Nearly a decade ago, the Poynette School District began it’s Vision 2020 initiative, which took aim at improving student achievements throughout all aspects in all schools.

At the Sept. 20 School Board meeting, District Administrator Matt Shappell gave a brief presentation on those improvements as a result of changes in curriculum.

When school districts change their curriculum and how things are taught, it takes time, and sometimes districts can pull the plug on the idea too soon.

“Districts usually want immediate changes,” Shappell said.

It has been almost 10 years since the Poynette School District came up with its initiative, to have a better form of education to provide the students its absolute best. What follows is some of the highlights from Shappell’s presentation.

In 2012, the district offered no AP (Advanced Placement) courses, and now 12 are offered. Along the same lines, only 3% of juniors and seniors participated in some form of AP classes in 2012, compared to 44% during the 2020-21 year.

Participation in co-curriculars is also up from 55% in the high school in 2012, to 64% last year. At the middle school level, participation was 59% in 2012, and up to 73% last year.

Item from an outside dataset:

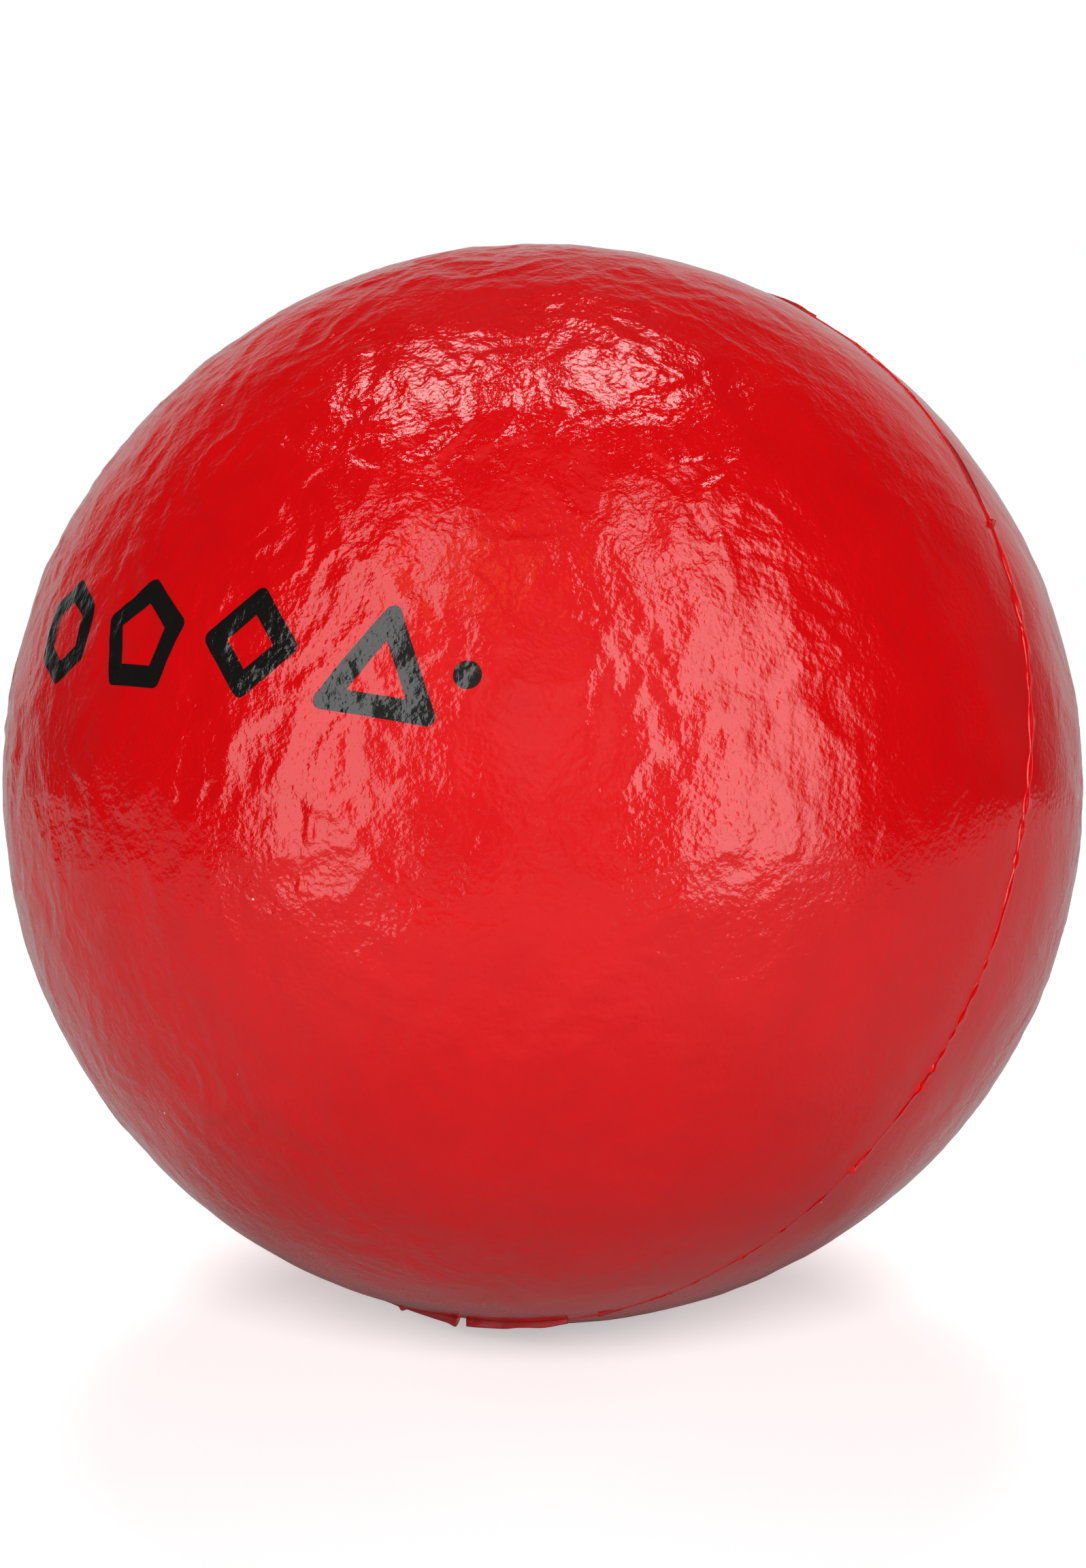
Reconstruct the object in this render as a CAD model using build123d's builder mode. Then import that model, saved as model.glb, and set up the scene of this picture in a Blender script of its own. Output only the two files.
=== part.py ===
from build123d import *
import math
import os

# A coated foam playground ball: a moulded foam core inside a tough red skin.
# The skin is moulded in two halves, and at the parting line a little foam is squeezed out
# between their edges, which turn outwards there. One half carries a row of printed shapes.
#
# Frame: origin at the centre of the ball, +Z up, -Y to the front.
# The pole of the printed half leans back from the front by pole_lift, and the row of
# shapes runs level, towards +X.

# Driving dimensions, in millimetres and degrees.
ball_diameter = 160.0  # over the skin, without the parting line
skin_thickness = 0.7
pole_lift = 20.0  # angle of the printed half's pole above the horizon

# Parting line: the foam web between the halves, and the skins' turned edges beside it.
web_width = 0.5
web_height = 0.8  # above the skin
lip_width = 0.35
lip_height = 0.5  # above the skin

# Printed shapes: outlines of equal height, each with a corner upwards, then a dot.
ink_thickness = 0.12
mark_height = 15.0
mark_stroke = 3.0
mark_corner_radius = 1.2
mark_pitch = 19.8  # from shape to shape, along the skin
corner_up = 90.0
row_start = -35.0  # first shape's centre from the pole, along the skin
row_rise = 3.5  # row's centre line above the pole, along the skin
mark_sides = {"print_hexagon": 6, "print_pentagon": 5, "print_diamond": 4, "print_triangle": 3}
dot_diameter = 3.8
dot_gap = 4.0  # from the last shape's side to the dot's centre

# Values that follow from them.
ball_radius = ball_diameter / 2
core_radius = ball_radius - skin_thickness
across = Vector(1, 0, 0)
pole = Vector(0, -math.cos(math.radians(pole_lift)), math.sin(math.radians(pole_lift)))
upward = pole.cross(across)

os.makedirs("parts", exist_ok=True)


def section_plane(axis_direction):
    """The plane that holds half a section of the ball: its X is a radius, its Y the axis."""
    return Plane(origin=(0, 0, 0), x_dir=across, z_dir=across.cross(axis_direction))


def skin_plane(along, rise):
    """The tangent plane at a point of the skin, given as two lengths along it from the pole."""
    turn = along / ball_radius
    lift = rise / ball_radius
    level = pole * math.cos(turn) + across * math.sin(turn)
    outward = level * math.cos(lift) + upward * math.sin(lift)
    sideways = across * math.cos(turn) - pole * math.sin(turn)
    return Plane(origin=outward * ball_radius, x_dir=sideways, z_dir=outward)


# Foam core: one solid moulding that fills the skin.
with BuildPart() as foam_core:
    Sphere(core_radius)
foam_core.part.label = "foam_core"
export_step(foam_core.part, "parts/foam_core.step")

# Skin halves: each is half a hollow sphere whose edge turns outwards as a narrow lip.
for name, direction in (("skin_print_half", pole), ("skin_plain_half", -pole)):
    with BuildPart() as skin:
        with BuildSketch(section_plane(direction)):
            Circle(ball_radius)
            Circle(core_radius, mode=Mode.SUBTRACT)
            with Locations((0, web_width / 2)):
                Rectangle(ball_diameter, ball_diameter, align=Align.MIN, mode=Mode.INTERSECT)
            with Locations((ball_radius - skin_thickness / 2, web_width / 2)):
                Rectangle(skin_thickness / 2 + lip_height, lip_width, align=Align.MIN)
        revolve(axis=Axis((0, 0, 0), pole))
    skin.part.label = name
    export_step(skin.part, f"parts/{name}.step")

# Seam flash: the thin web of foam that the closing mould squeezes out between the halves.
with BuildPart() as seam_flash:
    with BuildSketch(section_plane(pole)):
        with Locations((core_radius - web_width, 0)):
            web_reach = web_width + skin_thickness + web_height
            Rectangle(web_reach, web_width, align=(Align.MIN, Align.CENTER))
        Circle(core_radius, mode=Mode.SUBTRACT)
    revolve(axis=Axis((0, 0, 0), pole))
seam_flash.part.label = "seam_flash"
export_step(seam_flash.part, "parts/seam_flash.step")

# Printed outlines: a skin-thin layer of ink, cut from a prism by the ball's own curve.
for place, (name, sides) in enumerate(mark_sides.items()):
    height_per_radius = 2 if sides % 2 == 0 else 1 + math.cos(math.pi / sides)
    sharp_radius = (mark_height - 2 * mark_corner_radius) / height_per_radius
    with BuildPart() as mark:
        with BuildSketch(skin_plane(row_start + place * mark_pitch, row_rise)):
            RegularPolygon(sharp_radius, sides, rotation=corner_up)
            offset(amount=mark_corner_radius)
            offset(amount=-mark_stroke, mode=Mode.SUBTRACT)
        extrude(amount=mark_height / 2, both=True)
        Sphere(ball_radius + ink_thickness, mode=Mode.INTERSECT)
        Sphere(ball_radius, mode=Mode.SUBTRACT)
    mark.part.label = name
    export_step(mark.part, f"parts/{name}.step")

# Printed dot: it ends the row, level with the middle of the shapes.
last_mark = row_start + (len(mark_sides) - 1) * mark_pitch
with BuildPart() as dot:
    with BuildSketch(skin_plane(last_mark + mark_height / 2 + dot_gap, row_rise)):
        Circle(dot_diameter / 2)
    extrude(amount=dot_diameter, both=True)
    Sphere(ball_radius + ink_thickness, mode=Mode.INTERSECT)
    Sphere(ball_radius, mode=Mode.SUBTRACT)
dot.part.label = "print_dot"
export_step(dot.part, "parts/print_dot.step")
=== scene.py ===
import itertools
import math

import bmesh
import bpy
import numpy as np
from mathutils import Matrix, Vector


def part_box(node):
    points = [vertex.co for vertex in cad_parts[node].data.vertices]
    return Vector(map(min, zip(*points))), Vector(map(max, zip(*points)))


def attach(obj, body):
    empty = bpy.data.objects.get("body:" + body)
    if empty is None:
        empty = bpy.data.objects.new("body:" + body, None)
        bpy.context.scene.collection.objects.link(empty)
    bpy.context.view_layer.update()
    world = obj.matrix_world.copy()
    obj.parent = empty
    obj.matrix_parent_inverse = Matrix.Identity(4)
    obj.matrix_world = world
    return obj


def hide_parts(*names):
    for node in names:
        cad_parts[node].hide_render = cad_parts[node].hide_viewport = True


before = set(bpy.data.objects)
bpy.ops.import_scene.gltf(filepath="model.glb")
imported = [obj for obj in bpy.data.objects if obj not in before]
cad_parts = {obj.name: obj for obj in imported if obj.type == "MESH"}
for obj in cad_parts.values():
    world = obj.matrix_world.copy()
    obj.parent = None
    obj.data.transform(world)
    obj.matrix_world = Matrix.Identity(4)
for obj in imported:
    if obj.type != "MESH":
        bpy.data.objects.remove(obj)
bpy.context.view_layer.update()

# ---------------------------------------------------------------------------
# Foam core. One solid moulding of soft polyurethane foam fills the ball. Its
# own skin shows the mould's fine open cells, and the red coat is bonded to it.
# ---------------------------------------------------------------------------
mm = 0.001  # lengths are in metres
core_low, core_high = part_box("foam_core")
core_radius = (core_high.z - core_low.z) / 2 - 0.1 * mm
cell_size = 1.6 * mm
cell_depth = 0.18 * mm

rng = np.random.default_rng(16)
slopes = rng.normal(size=(256, 3))
slopes /= np.linalg.norm(slopes, axis=1)[:, None]
shuffled = rng.permutation(256)


def swell(points, size, kind=0):
    """Smooth random rise and fall, about -1 to 1, with humps about one size across."""
    at = points / size + 31.7 * kind
    corner_of = np.floor(at).astype(int)
    inside = at - corner_of
    ease = inside**3 * (inside * (inside * 6 - 15) + 10)
    total = np.zeros(len(points))
    for step in itertools.product((0, 1), repeat=3):
        a, b, c = ((corner_of + step) & 255).T
        slope = slopes[shuffled[(shuffled[(shuffled[a] + b) & 255] + c) & 255]]
        share = np.prod(np.where(step, ease, 1 - ease), axis=1)
        total += share * np.einsum("ij,ij->i", slope, inside - step)
    return 1.6 * total


def new_piece(name, points, faces, material):
    """A smooth-shaded mesh piece that rides on the ball."""
    mesh = bpy.data.meshes.new(name)
    mesh.from_pydata(points, [], faces)
    mesh.polygons.foreach_set("use_smooth", [True] * len(mesh.polygons))
    mesh.materials.append(material)
    mesh.update()
    piece = bpy.data.objects.new(name, mesh)
    bpy.context.scene.collection.objects.link(piece)
    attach(piece, "root")
    return piece


def shader_of(name):
    """A new material, its nodes, its links and its Principled shader."""
    material = bpy.data.materials.new(name)
    material.use_nodes = True
    nodes = material.node_tree.nodes
    return material, nodes, material.node_tree.links, nodes["Principled BSDF"]


def two_tone(nodes, links, shade, dark, light):
    """A colour from dark to light as the shade goes from 0 to 1."""
    ramp = nodes.new("ShaderNodeValToRGB")
    ramp.color_ramp.elements[0].color = (*dark, 1)
    ramp.color_ramp.elements[1].color = (*light, 1)
    links.new(shade, ramp.inputs["Fac"])
    return ramp.outputs["Color"]


def add_bump(nodes, links, shader, height, depth):
    """Gives the shader's surface a bump of this depth."""
    bump = nodes.new("ShaderNodeBump")
    bump.inputs["Distance"].default_value = depth
    links.new(height, bump.inputs["Height"])
    links.new(bump.outputs["Normal"], shader.inputs["Normal"])
    return bump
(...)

In 2012, 75% of Poynette High School graduates attending MATC needed some form of remedial course in college — which does not count as a college credit. Last year, the number was down to 25% of graduates at MATC needing a remedial course.

Proficiency in all schools in math and reading have also increased over the last eight years.

Shappell noted that the administration requests that the district continues with their goal statements for another year. The goals are — increase student literacy achievement in all its forms; increase student achievement in measurable 21st century skills; and increase leadership and collaborative opportunities within a systemic professional development model.

In other news, the Board approved the first reading of the job description for the Mental Health Navigator position that the district is now seeking. The new position is in relation to the district receiving a grant for nearly $75,000 for each of the next two years to improve mental health across the district — 50% of the position will be paid from grant funds.

Shappell said hiring the position will have “no, or very little impact” to the overall budget.

Director of Student Services David Fischer said that the ideal candidate would have a degree in social work, psychology or related field. The goal is to have the position be a constant in the district, long after the two-year grant period ends.

“This will be a benefit for years to come,” Fischer said.

Board approves agreement between district, MacKenzie Center

The Board approved a Memorandum of Understanding (MOU) between the district and the Wisconsin DNR — owners of the MacKenzie Environmental Center, which will provide a source for outdoor classrooms for all grade levels.

The MOU states that the MacKenzie Center will collaborate with the school district, providing outdoor/extended classrooms, at a discounted rate.

Per the MOU, “The WDNR agrees to provide education services to the School District of Poynette as outlined in the MacKenzie Center Program Offerings, and by request. The School District of Poynette agrees to pay the WDNR MacKenzie Center per service at a 35% discounted rate, and all standard deposit fees will be waived. There will be no cost for program and curriculum development or outreach visits to the schools of the Poynette District.”

Shappell added, “The MOU is pretty open, with MacKenzie Center pretty much saying whenever we want come, we can.”

Overnight field trip

The Board approved an overnight field trip for the FFA students to attend the National FFA Convention from Oct. 26-30 in Indianapolis.

There will be 10 students going with five FFA Advisors, including Kessa LeBlanc and the rest of the high school group.

The cost is $350 per students, and all students will adhere to all COVID-19 protocols during the trip. The goals of the trip are to help students build 21st century skills, as the National FFA Convention allows students to develop leadership, personal growth and career success.

Co-curricular role now a paid position

The Board approved that two advisors for the Gay-Straight Alliance at the high school will now be paid positions. The rate is for an additional 1% of their yearly salary, which equates to about $391 for the year per advisor.

Shappell noted that the positions are some of the last club advisors not getting paid, as the district usually has an initial period of not paying advisors to see if the clubs “have legs” and will grow.

Construction update

Construction is nearing completion across the district schools.

“Things are going real well, we’re just about done,” Shappell said. “I’ll be happy when it’s done. … There’s been significant changes to the district to just about every aspect of the teachers’ and kids’ lives.”

It was noted by Clerk Randy Tomlinson, who also sits on the Facilities Committee that some of the indoor furniture is arriving, while other pieces won’t be in until December. Also, 80% of the outdoor furniture was delivered damage. The pieces are usable, but will have replacements sent.

Also, the floor to the STEAM room was installed incorrectly. Over winter break, machines will be moved and the floor will be redone. Shappell noted that the floor is under warranty.

Personnel update

The Board approved Elementary School Principal Jay Hausser and Curriculum Specialist Anna Velazguez stepping down as Summer School Principals only.

In other personnel news, the district hired Aaron Wells has a custodian and accepted the resignation of Jenny Drews in food service. Two co-curricular/coaching/advisors were hired — Christy Hellmich for Hope Squad and Kessa LaBlanc as eighth grade volleyball coach.

Currently the only opening for the district is for one more full-time custodian.